Ms. Rudd previously worked with the City of Albuquerque Art in Public Places/Urban Enhancement Trust Fund as Associate Manager to develop and manage public art projects.  She coordinated over 400 statewide public art capital implementation projects as AIPP staff for the state of New Mexico. Karen earned her BFA from the University of New Mexico. She maintains a studio practice and lives in Norfolk with her husband and cat.

Abby Suckle
cultureNOW

Abby Suckle is the founder and President of cultureNOW, the non-profit organization dedicated celebrating the cultural environment as a gallery that exists beyond museum walls. Through cultural tourism and arts education, CultureNOW believes that online mapping, interviews and research of art, architecture and history empowers the public to better visualize the place they live. CultureNOW’s online information is a powerful tool to understand the richness and diversity of a community.

Ms. Suckle has designed and distributed over 650,000 cultural and historical maps of New York. Her articles have appeared in the Architects Newspaper and she published the book "By Their Own Design" with the Whitney Library of Design. A Fellow of the American Institute of Architects, she is the 2009 recipient of the New York State Fellows Award and serves as Vice President for Outreach at the NY Chapter of the AIA.

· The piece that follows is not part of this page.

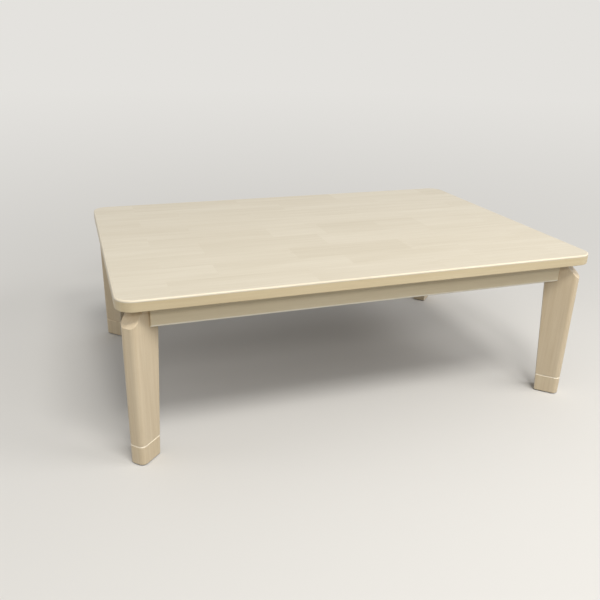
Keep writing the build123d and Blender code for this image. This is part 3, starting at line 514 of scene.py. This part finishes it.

Ms. Suckle earned her Master of Architecture from the Harvard Graduate School of Design and her undergraduate degree from the University of Pennsylvania. Prior to opening her own architectural firm, she practiced architecture with Pei Cobb Freed & Partners, Hardy Holzman Pfeiffer, Sert Jackson Associates and SITE. At Pei, her major projects include the US Holocaust Memorial Museum and the San Francisco Main Library. She has a long commitment to sustainability and has collaborated with the Harvard Green Campus Initiative since 2005 (outreach efforts including BuildBoston, AIA NY committee on the environment). She maintains her practices and residence in New York City.